Cinémathèque française, Paris
Nicolas Dulac et Vincent Sorrel, « Les contre-emplois de la caméra Bolex ».
Nous verrons dans cette communication comment la société suisse Paillard, qui fabriquait jusqu’alors des instruments de musique mécanique, a développé la célèbre caméra Bolex H16. À partir de documents inédits collectés par ceux-là même qui l’ont conçue et fabriquée de 1935 à 1975, nous nous pencherons plus précisément sur les contre-emplois, les contradictions, l’ambivalence qui la caractérisent et lui confèrent un statut particulier parmi les caméras substandard de l’époque.
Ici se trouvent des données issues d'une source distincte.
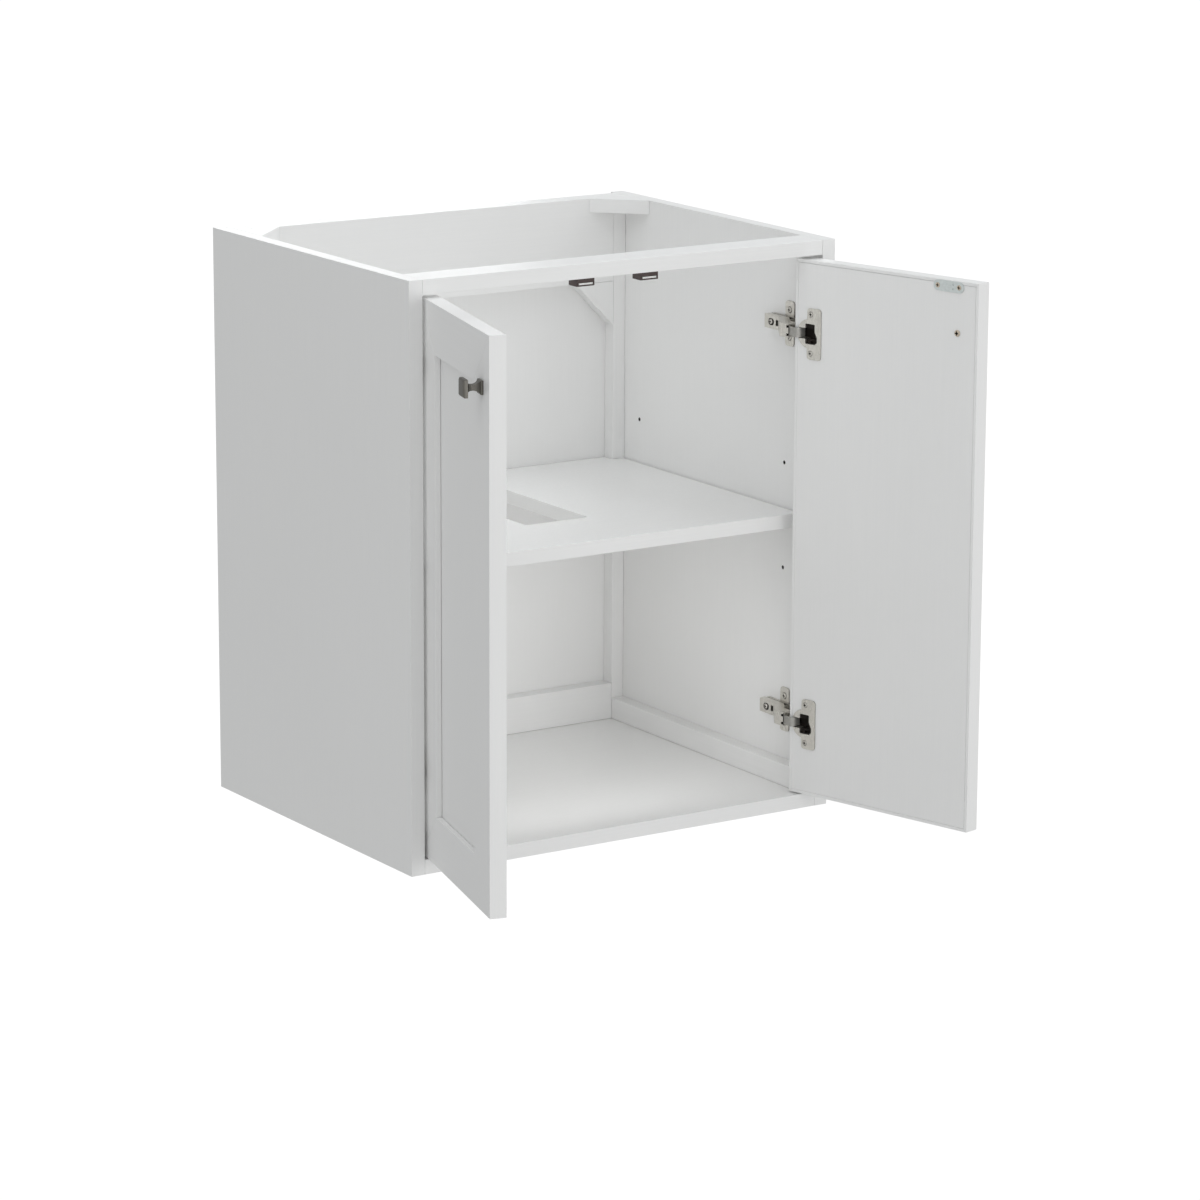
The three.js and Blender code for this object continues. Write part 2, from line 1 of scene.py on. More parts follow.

En conservant la technicité issue d’une grande précision horlogère, ceux qui aimaient fabriquer cette caméra amateur ont résisté à l’automatisation et, ce faisant, préservé la possibilité de gestes et d’usages allant à contre-courant de la tendance générale. C’est l’un des nombreux paradoxes derrières le succès de cette caméra amateur de précision : des cinéastes expérimentaux s’en sont servis pour dérégler le temps et créer des débordements cinématographiques. La H16 représente aujourd’hui le point de départ d’une réflexion sur le statut de la caméra amateur et sur l’innovation au service de la création alors que la caméra, d’une longévité extraordinaire, n’a que peu évolué.